Compiled by Lion Tom Maino, Secretary Emeritus and unofficial club historian; and prepared by Lion Ed Freundl, past secretary.
The Michigan Center Lions Club was founded April 12, 1957, with 23 original or charter members. Raising money to donate to various Lions Club local, state and international projects has always been a challenge, no matter what the size of the club.
In the early days the men tried many ideas for fundraisers. Their first fundraiser was a car wash, raising $80 for the Michigan Center Little League. A softball game with the Michigan Center Fire Department raised $300, and both organizations put the money in a fund for a future community youth center. They also sold sun visors at the Round Lake boat races, and held candy, broom, and apple sales. They sponsored a minstrel show and a wrestling match in 1959. In the third year, the club had a fundraising basketball game at Michigan Center High School. Another minstrel show in early 1961 was not as successful due to inclement weather, but still raised $300.
In May 1963 the club held a circus as a fund-raiser, but it was not well-attended and proceeds were only $200. This was the club’s first attempt at a “carnival”-type fundraiser, and no one could have imagined what it was to evolve into over the years.
The question of when the Lions Club took over running the Michigan Center Carp Carnival is a matter of much speculation, but the best estimate is 1966. Exact information is sketchy, because many club records from July 1965 to June 1970 are lost or missing.
Some of the confusion may stem from the Carp Carnival originally being a project sponsored by the Clearwater Association beginning in 1957, the same year the Lions Club was founded. The purpose of the carnival was to raise money for weed-control efforts in Center and Round lakes. The Lions Club participated by selling goods from its concessions trailer.
It is commonly believed that, as Clearwater members slowly lost interest in the tremendous amount of work involved in putting on the Carp Carnival, Lions Club members saw an opportunity to take charge of the event and make it their premier fundraising activity. The gamble paid off and, by 1970, the Carnival made a net profit of $2,500 on gross sales of $12,700. Gone were the nickel-and-dime days of car washes, basketball and softball games, and selling refreshments at athletic events.
Then as now, the Carnival represents the club’s largest single fundraiser every year, and the profit it generates makes up the majority of its annual budget for charitable donations to community and Lions projects. Of course, the Lions Club still holds fundraisers during the year to support its numerous other charitable giving programs, but each summer’s Carp Carnival remains the granddaddy of them all.

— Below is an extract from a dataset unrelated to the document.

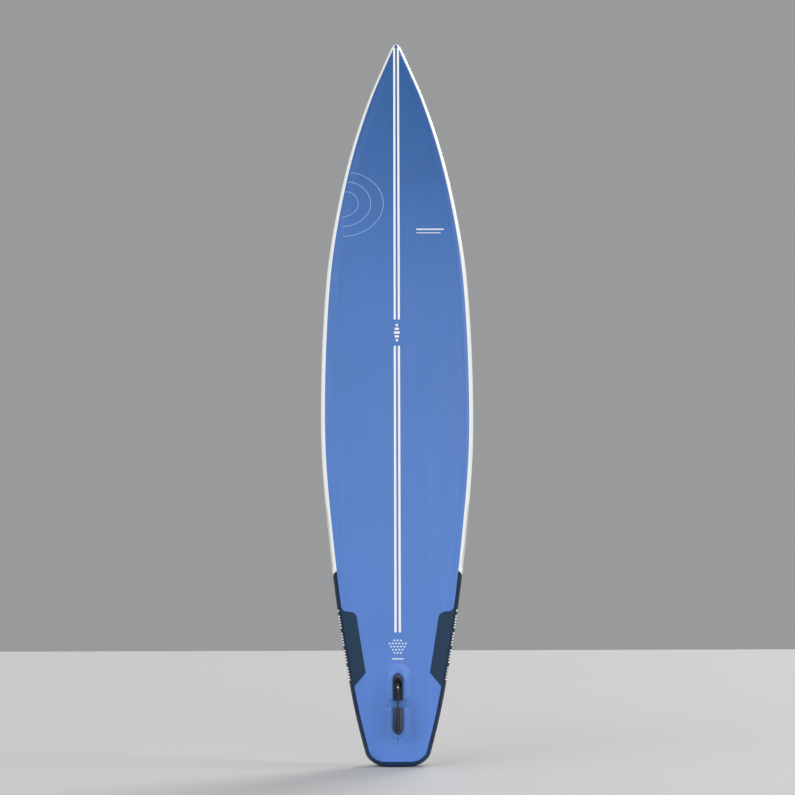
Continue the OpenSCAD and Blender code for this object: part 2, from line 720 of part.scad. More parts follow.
module valve_nut() {
    color([0.2, 0.21, 0.23]) on_valve() difference() {
        washer(neck_r + 0.1, flange_r, nut_h, -skin - glue - lining - glue);
        for (a = [0 : 60 : 300])
            rotate(a) translate([flange_r, 0, -8]) cube([4, 8, 20], center = true);
    }
}
module valve_spring() {
    color("silver") on_valve() 
        washer(stem_r + 0.6, stem_r + 2.2, hub_h[1] + 0.1, -press - 4.2);
}
module valve_poppet() {
    color([0.85, 0.3, 0.15]) on_valve() {
        translate([0, 0, seat_h - 3.2]) cylinder(r = 13.4, h = 3);
        translate([0, 0, seat_h - 1]) cylinder(r = stem_r, h = 31);
        translate([0, 0, -4]) cylinder(r = 6.5, h = 4);
    }
}
module valve_cap_seal() {
    color([0.1, 0.1, 0.1]) on_valve() washer(16.6, 20, 5.1, cap_h - 0.1);
}
module valve_cap() {
    color([0.16, 0.17, 0.19]) on_valve() {
        difference() {
            rotate_extrude() polygon([[0, cap_h], [26.5, cap_h], [27, 8], [26, 11.5],
                                      [23, 13.2], [0, 14]]);
            for (s = [-1, 1])
                translate([s * 13.2, 0, 14]) cube([17, 34, 8], center = true);
        }
        washer(12, bore_r - 0.4, 1, cap_h + 0.5);
    }
}

hull_panel();
deck_panel();
rail_port();
rail_starboard();
tail_rail_port();
tail_rail_starboard();
tail_end_rail();
nose_cap();
inner_rail_port();
inner_rail_starboard();
hull_cloth();
deck_cloth();
drop_threads();
tail_patch_port();
tail_patch_starboard();
centre_stripes();
front_plug_patch();
rear_plug_patch();
front_plug();
rear_plug();
fin();
fin_pin();
fin_screw();
fin_plate();
deck_pad();
kick_pad();
handle_patches();
handle_webbing();
handle_grip();
cargo_patches();
cargo_tabs();
cargo_ring_1();
cargo_ring_2();
cargo_ring_3();
cargo_ring_4();
leash_patch();
leash_tab();
leash_ring();
tow_patch();
tow_tab();
tow_ring();
valve_gasket();
valve_body();
valve_nut();
valve_spring();
valve_poppet();
valve_cap_seal();
valve_cap();
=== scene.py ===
"""Looks of an inflatable touring paddleboard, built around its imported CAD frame.

The board stands on its tail: +Z runs to the nose, the hull faces -Y and the deck +Y.
All lengths are in metres.
"""

import math

import bmesh
import bpy
import numpy as np
from mathutils import Matrix, Vector


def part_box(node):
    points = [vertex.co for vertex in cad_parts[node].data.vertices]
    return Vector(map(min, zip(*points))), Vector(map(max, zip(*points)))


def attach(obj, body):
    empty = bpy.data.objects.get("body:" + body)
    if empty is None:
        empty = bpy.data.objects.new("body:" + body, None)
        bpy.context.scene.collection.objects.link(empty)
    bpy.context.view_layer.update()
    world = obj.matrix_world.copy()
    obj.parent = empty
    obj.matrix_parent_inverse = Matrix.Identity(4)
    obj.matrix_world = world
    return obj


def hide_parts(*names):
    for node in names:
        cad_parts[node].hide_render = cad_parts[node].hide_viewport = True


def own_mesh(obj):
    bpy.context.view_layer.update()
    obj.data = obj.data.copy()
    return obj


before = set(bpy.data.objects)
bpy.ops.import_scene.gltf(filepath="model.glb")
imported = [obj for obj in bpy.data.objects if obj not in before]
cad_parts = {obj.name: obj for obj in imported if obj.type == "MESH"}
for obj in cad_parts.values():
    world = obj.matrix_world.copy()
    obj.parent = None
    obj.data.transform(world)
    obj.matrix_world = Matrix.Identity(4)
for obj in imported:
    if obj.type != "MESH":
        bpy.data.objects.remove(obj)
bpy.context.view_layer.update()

# ---- camera: low and tilted up, so that the tail is nearer than the nose ----
SENSOR = 36.0  # mm
LENS = 52.0755  # mm
CAMERA_GAP = 5.575
CAMERA_X = 0.0024
CAMERA_Z = 0.545
CAMERA_TILT = 12.255  # degrees up
CAMERA_ROLL = -0.17  # degrees

# ---- the board's shape, as in the CAD part ----
LENGTH = 3.81
HALF_MAX = 0.381
HALF_T = 0.075
BEND = HALF_T
NOSE_RISE = 0.20
ROCKER_START = 0.52 * LENGTH
ROCKER_POWER = 2.4
CORNER_W = 0.075
CORNER_H = 0.062
FOOT_HULL = 0.028
FOOT_DECK = 0.005
NOSE_ROUND = 0.014
NOSE_NARROW = 0.010
NOSE_THIN = 0.024
RAIL_BAND = 0.022
TAIL_BAND = 0.026
PANEL_CORNER = 0.050
PANEL_CUT = 0.036
NOSE_SEAM = LENGTH - NOSE_ROUND
RAIL_SPLIT = 0.884
SPLIT_SLANT = 0.021
SKIN = 0.0015
GLUE = 0.0003
PLAN = [(0, 0.36), (0.06, 0.521), (0.12, 0.642), (0.2, 0.777), (0.3, 0.901),
        (0.38, 0.977), (0.45, 1), (0.55, 0.986), (0.65, 0.924), (0.74, 0.793),
        (0.82, 0.629), (0.9, 0.409), (0.96, 0.202), (1, 0.058)]
QUARTER_ARC = BEND * math.pi / 2


def quarter(q):
    """0 at the end of a rounding and 1 at its start, along a quarter circle."""
    return 1 - math.sqrt(max(0.0, 1 - max(0.0, 1 - q) ** 2))


def tangent(i):
    a, b = max(0, i - 1), min(len(PLAN) - 1, i + 1)
    return (PLAN[b][1] - PLAN[a][1]) / (PLAN[b][0] - PLAN[a][0])


def side_w(z):
    """Half width at height z, before the ends are rounded."""
    s = z / LENGTH
    i = 0
    while i < len(PLAN) - 2 and s > PLAN[i + 1][0]:
        i += 1
    d = PLAN[i + 1][0] - PLAN[i][0]
    u = (s - PLAN[i][0]) / d
    p, q = PLAN[i][1], PLAN[i + 1][1]
    mp, mq = tangent(i) * d, tangent(i + 1) * d
    return HALF_MAX * ((2 * u**3 - 3 * u**2 + 1) * p + (u**3 - 2 * u**2 + u) * mp
                       + (3 * u**2 - 2 * u**3) * q + (u**3 - u**2) * mq)


def half_w(z):
    return (side_w(z) - CORNER_W * quarter(z / CORNER_H)
            - NOSE_NARROW * quarter((LENGTH - z) / NOSE_ROUND))


def half_th(z, s):
    """Half thickness on the deck side (s = 1) or the hull side (s = -1)."""
    foot = FOOT_HULL if s < 0 else FOOT_DECK
    return (HALF_T - foot * quarter(z / foot)
            - NOSE_THIN * quarter((LENGTH - z) / NOSE_ROUND))


def rocker(z):
    rise = max(0.0, (z - ROCKER_START) / (LENGTH - ROCKER_START))
    return NOSE_RISE * rise**ROCKER_POWER


def tilt_of(line, z):
    """The angle at z of a line that is given as a function of z."""
    return math.atan((line(z + 0.001) - line(z - 0.001)) / 0.002)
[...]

The 1981 Carp Carnival was a success due in part to Bingo being introduced. After the fifth year of Bingo games (1986) the club split the proceeds with the Michigan Center Lioness Club, with both clubs sharing responsibility for the project.
In 1982 we celebrated as the 25th anniversary of both the club and the carnival. This was the first year for the Carp Carnival Parade down Michigan Center’s “Main Street,” Page Avenue and Fifth Street, an event that is highly anticipated and enjoyed by the entire community. Originally a Lions project, this also has evolved to become the responsibility of the Lioness Club.
In 1983 the date of the carnival was moved from May to early June, and the public responded by making it a huge success. The club took over care of the restrooms in the township park in 1985-86, mainly because they were absolutely necessary to the Carp Carnival. In return, the Leoni Township board of trustees gave the club permission to use the park for the carnival for three years, rather than having to come before the board every year. The club brought in eight loads of topsoil to build up and improve the open, grassy areas, and has made large and small improvements to the park ever since.
For the club’s 30th year, 1986-87, members designed a 30-year pin, giving a nod to the Carp Carnival by depicting a lion spearing a carp. The first raffle of an aluminum boat, motor and trailer, headed by Lion Jerry Mayo, took place that year. By 1988, under the careful financial stewardship of co-chairmen Larry Maino and Gayle Knickerbocker, carnival proceeds were consistently providing two-thirds to three-quarters of the funds needed for the club for the entire year.
In 1988-89, the club entered an agreement with the township to lease the park restrooms for $1 a year, thus giving the club full responsibility for the building. That was also the year that Gayle Knickerbocker and his crew installed the large electrical panel box in the park, helping to eliminate the electrical problems Carp Carnival vendors were experiencing.
Records from 1990 to the present are temporarily unavailable. However, it is clear that during this time the Carp Carnival grew from being a Michigan Center summer specialty to become a regional destination, drawing visitors from all over southern Michigan and throughout the Great Lakes states and beyond.
While many things have changed over the years, the Carp Carnival remains true to its roots. The things that keep people coming back year after year —the fishing contest, the carnival rides, the live entertainment, Bingo, and the Lions Chicken Barbecue — will continue.